= Isnart d'Entrevenas =

Provençal troubadour

Isnart or Iznart d'Entrevenas or d'Antravenas (fl. 1203-1225) was a Provençal troubadour, the son of Raimon d'Agout, a patron of troubadours, and husband of Beatrice, daughter of Jaufre Reforzat de Trets.

Isnart held land in Agoult, Pontevès, and Entrevennes, from which he took his name. His poetry implies a sojourn in Lombardy. In Provence he figures in various documents between 1203 and 1225 and was the podestà of Arles in 1220. On 22 November 1251 an Isnart d'Entrevenas witnessed the peace treaty between Barral of Baux and Charles of Anjou, but it was probably not the troubadour but his son.
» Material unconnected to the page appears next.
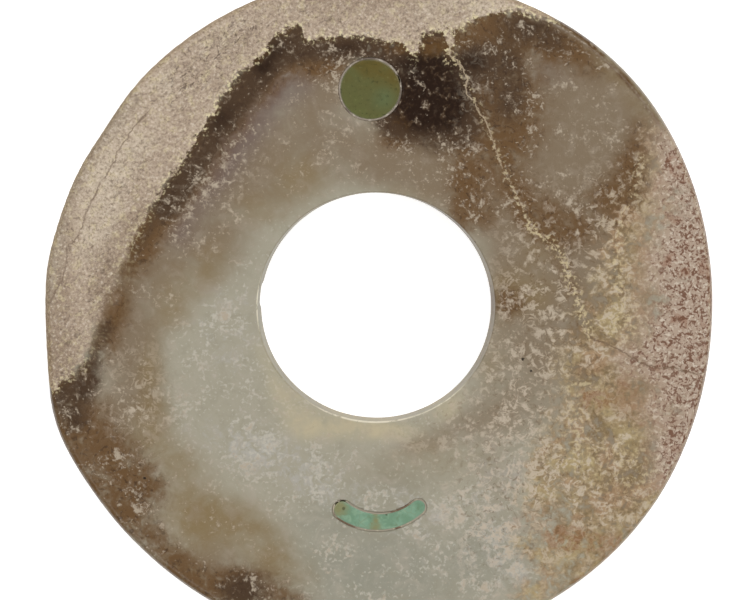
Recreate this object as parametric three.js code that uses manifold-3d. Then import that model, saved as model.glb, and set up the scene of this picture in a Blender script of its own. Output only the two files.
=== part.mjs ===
// A Neolithic jade bi: a flat stone disc with a drilled hole through its middle, and two small
// inlays let into its upper face, a round green plug above the hole and a turquoise crescent below.
// It lies on its underside. Millimetres, +Z up, +Y towards the plug. The origin is on the underside,
// in the middle of the disc's outline.
import * as THREE from "three";
import { mergeVertices } from "three/addons/utils/BufferGeometryUtils.js";
import Module from "manifold-3d";

// The disc, sawn and ground by hand.
const DISC_RADIUS = 84.5; // of the rim before the swells and hollows below
const THICKNESS = 9;
const RIM_ROUND = 1.7; // rounding of the rim's two corners
const RIM_CROWN = 0.5; // how far the middle of the rim's edge stands proud of its corners

// The hole, drilled from the upper face with a tube and sand: it narrows and leans as it goes down,
// and the tube's wobble has made it slightly wider along X than along Y.
const BORE_RADIUS = 28.6; // mean, at the underside, its narrow end
const BORE_FLARE = 0.6; // how much wider it is at the upper face
const BORE_LEAN = 0.45; // how far its centre moves towards +Y on the way down
const BORE_OVAL = 0.3; // how far it goes past its mean radius along X, and short of it along Y
const BORE_OVAL_TOP = 0.55; // the same at the upper face
const BORE_ROUND = 0.4; // softened corners at both ends
const BORE_OFF_X = -1; // centre of the narrow end, measured from the disc's centre
const BORE_OFF_Y = 1.32;

// Where the rim departs from a true circle: each is a swell (+) or a worn hollow (-) that is highest
// at an angle, counted anticlockwise from +X, and dies away over its spread.
const RIM_SHAPES = [
  { at: 45.5, rise: 1.5, spread: 24 },
  { at: 149, rise: -0.85, spread: 46 },
  { at: 147, rise: -0.7, spread: 7.5 },
  { at: 173, rise: 0.5, spread: 6.5 },
  { at: 199, rise: 1.6, spread: 9 },
  { at: 210.5, rise: 0.75, spread: 13 },
  { at: 354.5, rise: -1.15, spread: 25 },
];

// The round inlay.
const PLUG_RADIUS = 7.6;
const PLUG_THICKNESS = 3.2;
const PLUG_WEB = 17.8; // stone left between the mean circle of the hole's narrow end and the plug
const PLUG_AT = 91.6; // direction from the hole's centre, in degrees

// The crescent inlay, its horns towards the hole and evenly to both sides of it.
const CRESCENT_THICKNESS = 2.2;
const CRESCENT_INNER_RADIUS = 13;
const CRESCENT_WIDTH_LEFT = 4.5;
const CRESCENT_WIDTH_RIGHT = 3.7;
const CRESCENT_SPREAD = 78; // degrees of arc between the centres of its two round ends
const CRESCENT_WEB = 23.6; // stone left between the mean circle of the hole's narrow end and the crescent
const CRESCENT_AT = -88.7; // direction from the hole's centre, in degrees

// Both inlays.
const INLAY_EDGE = 0.25; // softened upper edge
const INLAY_SINK = 0.1; // how far their tops lie under the disc's face
const SEAT_GAP = 0.4; // bedding space round and under an inlay

// Smoothness of the curves.
const DISC_SEGMENTS = 168;
const RIM_CORNER_STEPS = 4;
const RIM_EDGE_STEPS = 4;
const BORE_CORNER_STEPS = 2;
const PLUG_SEGMENTS = 56;
const INLAY_EDGE_STEPS = 2;
const CRESCENT_SIDE_STEPS = 22;
const CRESCENT_END_STEPS = 8;

const wasm = await Module();
wasm.setup();

const radians = THREE.MathUtils.degToRad;

// Points of a circular corner, from one angle to another, both included.
function corner(centreX, centreY, radius, from, to, steps) {
  return Array.from({ length: steps + 1 }, (_, i) => {
    const angle = radians(from + ((to - from) * i) / steps);
    return new THREE.Vector2(centreX + radius * Math.cos(angle), centreY + radius * Math.sin(angle));
  });
}

// The disc's cross-section from the hole out to the rim: x is the distance from the axis, y the height.
function ringSection() {
  const cornerX = DISC_RADIUS - RIM_CROWN - RIM_ROUND;
  const edgeHalf = THICKNESS / 2 - RIM_ROUND;
  const edge = Array.from({ length: RIM_EDGE_STEPS - 1 }, (_, i) => {
    const t = (2 * (i + 1)) / RIM_EDGE_STEPS - 1;
    return new THREE.Vector2(DISC_RADIUS - RIM_CROWN * t * t, THICKNESS / 2 + edgeHalf * t);
  });
  const boreTop = BORE_RADIUS + BORE_FLARE + BORE_ROUND;
  const section = [
    ...corner(cornerX, RIM_ROUND, RIM_ROUND, -90, 0, RIM_CORNER_STEPS),
    ...edge,
    ...corner(cornerX, THICKNESS - RIM_ROUND, RIM_ROUND, 0, 90, RIM_CORNER_STEPS),
    ...corner(boreTop, THICKNESS - BORE_ROUND, BORE_ROUND, 90, 180, BORE_CORNER_STEPS),
    ...corner(BORE_RADIUS + BORE_ROUND, BORE_ROUND, BORE_ROUND, 180, 270, BORE_CORNER_STEPS),
  ];
  return [...section, section[0].clone()];
}

// How far the rim stands out of the true circle at an angle in degrees.
function rimDeparture(angle) {
  return RIM_SHAPES.reduce((sum, shape) => {
    const away = THREE.MathUtils.euclideanModulo(angle - shape.at + 180, 360) - 180;
    return sum + shape.rise * Math.exp(-((away / shape.spread) ** 2));
  }, 0);
}

// The hole's centre at a height above the underside.
function boreCentre(height) {
  return new THREE.Vector2(BORE_OFF_X, BORE_OFF_Y - (BORE_LEAN * height) / THICKNESS);
}

// How far the hole goes past its mean radius along X, and short of it along Y, at a height.
function boreOval(height) {
  return THREE.MathUtils.lerp(BORE_OVAL, BORE_OVAL_TOP, height / THICKNESS);
}

// Turns the true ring into the worn one: the rim follows its swells and hollows, the hole its own
// leaning centre and its oval, and the stone between them goes along in proportion.
function wear(geometry) {
  const points = geometry.getAttribute("position");
  for (let i = 0; i < points.count; i++) {
    const [x, y, z] = [points.getX(i), points.getY(i), points.getZ(i)];
    const angle = Math.atan2(y, x);
    const reach = Math.hypot(x, y);
    const out = THREE.MathUtils.clamp((reach - BORE_RADIUS) / (DISC_RADIUS - BORE_RADIUS), 0, 1);
    const worn = reach + out * rimDeparture(THREE.MathUtils.radToDeg(angle));
    const shift = boreCentre(z).multiplyScalar(1 - out);
    const oval = boreOval(z) * (1 - out);
    points.setXY(i, (worn + oval) * Math.cos(angle) + shift.x, (worn - oval) * Math.sin(angle) + shift.y);
  }
  return geometry;
}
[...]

Isnart's work is preserved in two chansonniers, named D (the Poetarum Provinciali) and N (the Philipps Manuscript). He wrote two coblas (in series) attacking Blacatz, sometimes classed as a sirventes. The second cobla goes:
| Si plagues a.n Blacatz, pos novels es lo sos, mais valgra sa chanzos s'i meses puois e praz, horz e vergers foillaz, Espaign'et Almaria e Franz'e Lombardia e los bous (bautzes or bauç) Bertelai (Bertalai) e los loncs iornz de mai e.l dotze mes de l'an e l'herba Saint Iohan e la pasqa floria. | |
"Bertelai" is a reference to the Bertolai of Arthurian legend, who appears in Lancelot du Lac. Isnart probably took the idea from a poem of Giraut de Bornelh. He also composed a partimen, "Del sonet", with the jongleur Pelestort sometime before 1237.

==Sources==
- Jeanroy, Alfred (1934). La poésie lyrique des troubadours. Toulouse: Privat.